Parallel zu dem zunehmenden Gefechten zwischen syrischer Armee und oppositionellen Islamisten in der Provinz Idlib spitzt sich die Situation weiter nördlich ebenfalls zu: In den vergangenen Tagen wurde mehrmals die Stadt Afrin in der gleichnamigen Region mit Raketen und Artillerie attackiert, wozu sich aber keine Seite bekennt und die syrische Regierung und das arabisch-kurdische Milizenbündnis der „Syrischen Demokratischen Kräfte“ (SDF) gegenseitig beschuldigen. Afrin war bis 2018 ein eigenständiger kurdischer Kanton unter dem lokalen Ableger der SDF, welcher gute Beziehungen mit Russland und der syrischen Regierung besaß und seit den letzten drei Jahren in Folge einer türkisch-syrischen Militäroffensive unter der Kontrolle der „Syrischen Nationalarmee“ steht, ein loses Militärbündnis verschiedener islamistischer Milizen unter der Schirmherrschaft der Türkei. Anschläge und Überfälle von kurdischen Guerillakämpfern mit syrischer Unterstützung sind in Afrin nicht ungewöhnlich, ein direkter Angriff auf zivile Institutionen wie das Krankenhaus ist bisher jedoch einmalig.
Vor zwei Tagen wurde das zentrale al-Shifa-Krankenhaus in der Stadt Afrin von bisher unbekannten Tätern bombardiert, dabei soll es zum Einsatz von Artillerie und Raketen gekommen sein. Dabei sollen nach bisherigen Meldungen 21 Personen getötet worden sein, darunter zwei Krankenschwestern.
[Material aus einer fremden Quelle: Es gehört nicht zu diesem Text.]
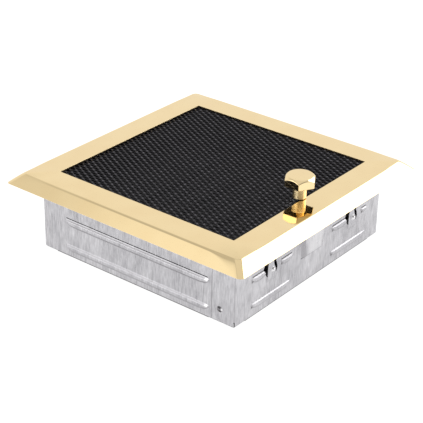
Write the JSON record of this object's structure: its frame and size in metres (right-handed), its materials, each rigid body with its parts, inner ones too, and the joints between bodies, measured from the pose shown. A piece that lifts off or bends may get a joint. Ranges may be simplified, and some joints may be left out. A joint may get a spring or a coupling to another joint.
{
  "type": "louvred air grille",
  "caption": "Square pressed-brass air grille with expanded mesh, a pull knob that swings its louvre slats open together, and a folded sheet-steel mounting frame.",
  "frame": {"origin": "middle of the mounting frame's lower edge, under the middle of the front plate", "axes": "+Z out of the duct towards the room, through the front plate; -Y towards the knob; X along the slats"},
  "size_m": [0.175, 0.175, 0.0639],
  "materials": {
    "polished_brass": "mirror polished",
    "mesh_black": "satin black paint",
    "louvre_steel": "satin black paint",
    "galvanised": "spangled hot-dip zinc",
    "zinc_plate": "bright zinc plate",
    "nylon": "natural nylon"
  },
  "bodies": {
    "frame": {"axle_bush_left_1": "nylon", "axle_bush_left_2": "nylon", "axle_bush_left_3": "nylon", "axle_bush_left_4": "nylon", "axle_bush_left_5": "nylon", "axle_bush_right_1": "nylon", "axle_bush_right_2": "nylon", "axle_bush_right_3": "nylon", "axle_bush_right_4": "nylon", "axle_bush_right_5": "nylon", "bracket_rivet_1": "zinc_plate", "bracket_rivet_2": "zinc_plate", "front_plate": "polished_brass", "guide_bracket": "zinc_plate", "guide_bush": "nylon", "housing_far_side": "louvre_steel", "housing_knob_side": "louvre_steel", "housing_left": "louvre_steel", "housing_right": "louvre_steel", "housing_rivet_1": "zinc_plate", "housing_rivet_2": "zinc_plate", "housing_rivet_3": "zinc_plate", "housing_rivet_4": "zinc_plate", "mesh_clamp_frame": "zinc_plate", "mesh_panel": "mesh_black", "mounting_frame_front": "galvanised", "mounting_frame_rear": "galvanised", "plate_stud_1": "zinc_plate", "plate_stud_2": "zinc_plate", "plate_stud_3": "zinc_plate", "plate_stud_4": "zinc_plate", "stud_nut_1": "zinc_plate", "stud_nut_2": "zinc_plate", "stud_nut_3": "zinc_plate", "stud_nut_4": "zinc_plate"},
    "knob": {"hex_knob": "polished_brass", "pull_rod": "zinc_plate", "yoke_plate": "zinc_plate", "yoke_nut": "zinc_plate", "retaining_ring": "zinc_plate"},
    "slat_1": {"slat_1": "louvre_steel", "slat_axle_1": "zinc_plate", "crank_pin_1": "zinc_plate", "drive_lug": "zinc_plate", "drive_pin": "zinc_plate"},
    "slat_2": {"slat_2": "louvre_steel", "slat_axle_2": "zinc_plate", "crank_pin_2": "zinc_plate"},
    "slat_3": {"slat_3": "louvre_steel", "slat_axle_3": "zinc_plate", "crank_pin_3": "zinc_plate"},
    "slat_4": {"slat_4": "louvre_steel", "slat_axle_4": "zinc_plate", "crank_pin_4": "zinc_plate"},
    "slat_5": {"slat_5": "louvre_steel", "slat_axle_5": "zinc_plate", "crank_pin_5": "zinc_plate"},
    "link": {"link_bar": "zinc_plate"}
  },
  "joints": [
    {"name": "knob_pull", "type": "slide", "parent": "frame", "child": "knob", "axis": [0, 0, 1], "range_m": [0, 0.01183]},
    {"name": "slat_1_swing", "type": "hinge", "parent": "frame", "child": "slat_1", "pos_m": [0, -0.0528, 0.0305], "axis": [-1, 0, 0], "range_deg": [0, 80]},
    {"name": "slat_2_swing", "type": "hinge", "parent": "frame", "child": "slat_2", "pos_m": [0, -0.0264, 0.0305], "axis": [-1, 0, 0], "range_deg": [0, 80]},
    {"name": "slat_3_swing", "type": "hinge", "parent": "frame", "child": "slat_3", "pos_m": [0, 0, 0.0305], "axis": [-1, 0, 0], "range_deg": [0, 80]},
    {"name": "slat_4_swing", "type": "hinge", "parent": "frame", "child": "slat_4", "pos_m": [0, 0.0264, 0.0305], "axis": [-1, 0, 0], "range_deg": [0, 80]},
    {"name": "slat_5_swing", "type": "hinge", "parent": "frame", "child": "slat_5", "pos_m": [0, 0.0528, 0.0305], "axis": [-1, 0, 0], "range_deg": [0, 80]},
    {"name": "link_turn", "type": "hinge", "parent": "slat_1", "child": "link", "pos_m": [0.0618, -0.04701, 0.02361], "axis": [-1, 0, 0], "range_deg": [-80, 0]}
  ],
  "couplings": [
    {"joint": "slat_1_swing", "follows": "knob_pull", "rad_per_m": 118.05},
    {"joint": "slat_2_swing", "follows": "knob_pull", "rad_per_m": 118.05},
    {"joint": "slat_3_swing", "follows": "knob_pull", "rad_per_m": 118.05},
    {"joint": "slat_4_swing", "follows": "knob_pull", "rad_per_m": 118.05},
    {"joint": "slat_5_swing", "follows": "knob_pull", "rad_per_m": 118.05},
    {"joint": "link_turn", "follows": "knob_pull", "rad_per_m": -118.05}
  ]
}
Ersten Berichten zufolge sollen zwei Raketen gleichzeitig eingeschlagen sein, andere Meldungen sprechen von Artillerie. Einen Tag später kam es zu einem ähnlichen Vorfall, wo andere Teile von Afrin durch Artillerie attackiert wurden, was zu Dutzenden Verletzten führte. Die SDF bestreitet an diesen Aktionen beteiligt gewesen zu sein und verurteilt die „willkürlichen Aggressionen“ gegen die syrische Bevölkerung vor Ort. Die syrische Regierung veröffentlichte ein ähnliches Statement.
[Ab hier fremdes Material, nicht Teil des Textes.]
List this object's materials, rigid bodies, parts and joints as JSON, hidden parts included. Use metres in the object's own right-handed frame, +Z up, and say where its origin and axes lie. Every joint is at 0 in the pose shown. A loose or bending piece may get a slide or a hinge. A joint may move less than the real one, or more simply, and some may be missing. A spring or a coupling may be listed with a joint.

Bis heute beschuldigen sich Anhänger der jeweiligen Seiten gegenseitig. In Afrin operieren zwei kurdische Widerstandsgruppen, die „Afrin Liberation Forces“ und „Wrath of the Oloves“. Beide sind seit Jahren aktiv und können regelmäßig syrische Söldner oder türkische Truppen in der Region töten, vereinzelt kam es auch zu Bombenanschlägen auf Marktplätzen oder vor Postämtern. Angriffe auf Zivilisten werden oftmals damit legitimiert, dass sie sich gegen die neuen „arabischen Besatzer“ widmen, die in Folge türkischer Politik angesiedelt und die ursprüngliche, kurdische Bevölkerung vertrieben wurde. Die beiden Gruppierungen erhalten dabei in materieller und logistischer Form Unterstützung von der syrischen Regierung, die auch in der Umgebung von Afrin die einzige Kraft darstellt, die großkalibrigere Waffen wie Raketen besitzt. Wahrscheinlich ist der Angriff auf das Krankenhaus ein Resultat der syrisch-kurdischen Kooperation, wofür sich aber beide Seiten niemals bekennen würden.
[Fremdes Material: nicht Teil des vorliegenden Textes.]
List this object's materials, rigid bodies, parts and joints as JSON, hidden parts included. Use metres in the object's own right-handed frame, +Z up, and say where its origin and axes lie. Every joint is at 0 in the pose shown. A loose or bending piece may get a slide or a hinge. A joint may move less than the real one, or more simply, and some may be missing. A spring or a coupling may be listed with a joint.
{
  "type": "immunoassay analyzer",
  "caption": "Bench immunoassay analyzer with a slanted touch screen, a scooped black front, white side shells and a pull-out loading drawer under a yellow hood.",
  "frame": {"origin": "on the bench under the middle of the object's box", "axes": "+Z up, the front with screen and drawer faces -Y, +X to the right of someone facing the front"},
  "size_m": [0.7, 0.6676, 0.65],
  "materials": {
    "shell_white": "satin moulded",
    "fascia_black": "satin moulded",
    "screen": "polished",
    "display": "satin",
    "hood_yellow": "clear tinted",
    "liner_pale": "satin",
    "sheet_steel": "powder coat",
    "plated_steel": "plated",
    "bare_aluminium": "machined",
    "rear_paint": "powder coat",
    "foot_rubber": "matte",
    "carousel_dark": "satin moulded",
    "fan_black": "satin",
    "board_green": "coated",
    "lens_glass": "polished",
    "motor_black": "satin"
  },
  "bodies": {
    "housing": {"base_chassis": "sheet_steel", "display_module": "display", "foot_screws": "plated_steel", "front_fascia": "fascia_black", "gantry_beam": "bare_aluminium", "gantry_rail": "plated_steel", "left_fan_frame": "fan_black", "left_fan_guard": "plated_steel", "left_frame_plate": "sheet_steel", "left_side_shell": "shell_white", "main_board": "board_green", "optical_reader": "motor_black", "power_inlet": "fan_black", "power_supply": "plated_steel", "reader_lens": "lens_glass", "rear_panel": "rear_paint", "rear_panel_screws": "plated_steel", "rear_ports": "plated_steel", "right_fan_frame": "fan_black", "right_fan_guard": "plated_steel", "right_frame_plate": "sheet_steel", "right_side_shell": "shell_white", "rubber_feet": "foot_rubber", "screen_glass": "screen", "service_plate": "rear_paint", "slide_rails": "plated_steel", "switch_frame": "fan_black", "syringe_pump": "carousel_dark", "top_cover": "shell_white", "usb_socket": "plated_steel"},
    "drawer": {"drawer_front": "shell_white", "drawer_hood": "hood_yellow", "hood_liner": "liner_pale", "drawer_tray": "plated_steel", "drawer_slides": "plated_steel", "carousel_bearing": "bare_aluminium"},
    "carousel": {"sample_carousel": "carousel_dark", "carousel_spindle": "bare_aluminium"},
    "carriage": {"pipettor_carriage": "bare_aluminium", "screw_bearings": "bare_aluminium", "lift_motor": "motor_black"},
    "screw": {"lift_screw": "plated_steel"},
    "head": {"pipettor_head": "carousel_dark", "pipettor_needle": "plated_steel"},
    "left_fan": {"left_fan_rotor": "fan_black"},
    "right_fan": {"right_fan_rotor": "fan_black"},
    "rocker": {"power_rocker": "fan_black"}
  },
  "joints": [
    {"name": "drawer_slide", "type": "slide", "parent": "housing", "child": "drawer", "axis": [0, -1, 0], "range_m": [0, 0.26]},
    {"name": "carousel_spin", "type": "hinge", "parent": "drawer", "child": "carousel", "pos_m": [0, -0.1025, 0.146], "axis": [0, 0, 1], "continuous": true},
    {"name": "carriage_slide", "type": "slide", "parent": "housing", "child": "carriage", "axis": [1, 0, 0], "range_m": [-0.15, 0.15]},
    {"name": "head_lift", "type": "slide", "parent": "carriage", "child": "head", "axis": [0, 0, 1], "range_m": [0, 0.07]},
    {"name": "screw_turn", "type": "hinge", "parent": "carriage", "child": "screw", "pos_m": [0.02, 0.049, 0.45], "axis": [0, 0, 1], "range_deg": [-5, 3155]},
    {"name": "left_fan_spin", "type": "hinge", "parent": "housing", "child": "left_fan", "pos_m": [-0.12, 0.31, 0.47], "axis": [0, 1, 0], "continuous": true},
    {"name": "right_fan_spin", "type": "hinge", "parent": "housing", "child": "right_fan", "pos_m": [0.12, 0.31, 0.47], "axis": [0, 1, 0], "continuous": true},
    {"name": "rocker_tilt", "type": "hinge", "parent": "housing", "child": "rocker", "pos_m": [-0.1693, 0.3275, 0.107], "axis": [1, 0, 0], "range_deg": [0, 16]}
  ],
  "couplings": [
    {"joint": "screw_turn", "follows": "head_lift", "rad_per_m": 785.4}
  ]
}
Die Unterstützung für die verschiedenen kurdischen Guerillagruppen und dem Widerstand generell nährt sich auch aus der destruktiven Wut der Islamisten. Derzeit versucht man die weitläufigen Olivenplantagen zu zerstören und die dadurch entstandenen Hölzer gewinnbringend in die Türkei zu verkaufen. Afrin ist nicht nur bekannt für seine Olivenbäume, auch haben Oliven vor Ort eine enorme symbolische Bedeutung (nicht umsonst nannte die türkische Armee ihre Offensive in Afrin „Operation Olivenzweig“). Immer wieder entstehen Brände auf den Plantagen, die den Aufständischen zugeschrieben werden. Türkische Unternehmer brüsten sich damit, Olivenöl aus Afrin international weiterzuverkaufen. Die noch aus dem 19. Jahrhundert stammenden Eisenbahnstrecken werden von verschiedenen Organisationen abgebaut und das Metall eingeschmolzen, alles für den eigenen Gewinn.
Außerdem gibt es Berichte von ständigen Entführungen und Denunziationen von kurdischen Einwohnern, um die arabischen Flüchtlinge aus den anderen Teilen Syriens zu bevorteilen. So entführten Islamisten eine Familie und verlangte vom Vater Lösegeld, ansonsten werden sie umgebracht. Wenige Wochen später wurde die Familie tot aufgefunden. An einem Kontrollpunkt wurden zwei Zivilisten zunächst gefangen genommen und daraufhin exekutiert. Kurdische Bewohner werden zwangsenteignet und die Wohnungen daraufhin Flüchtlingen aus Ost-Ghouta gegeben. Währenddessen leben weiterhin etwa 150.000 Afrin-Einwohner in der Aleppo-Provinz, zwischen Tel Rifaat und der Millionenstadt Aleppo selber, in Flüchtlingslagern und besitzen keinen Zugang zu einer humanitären Versorgung.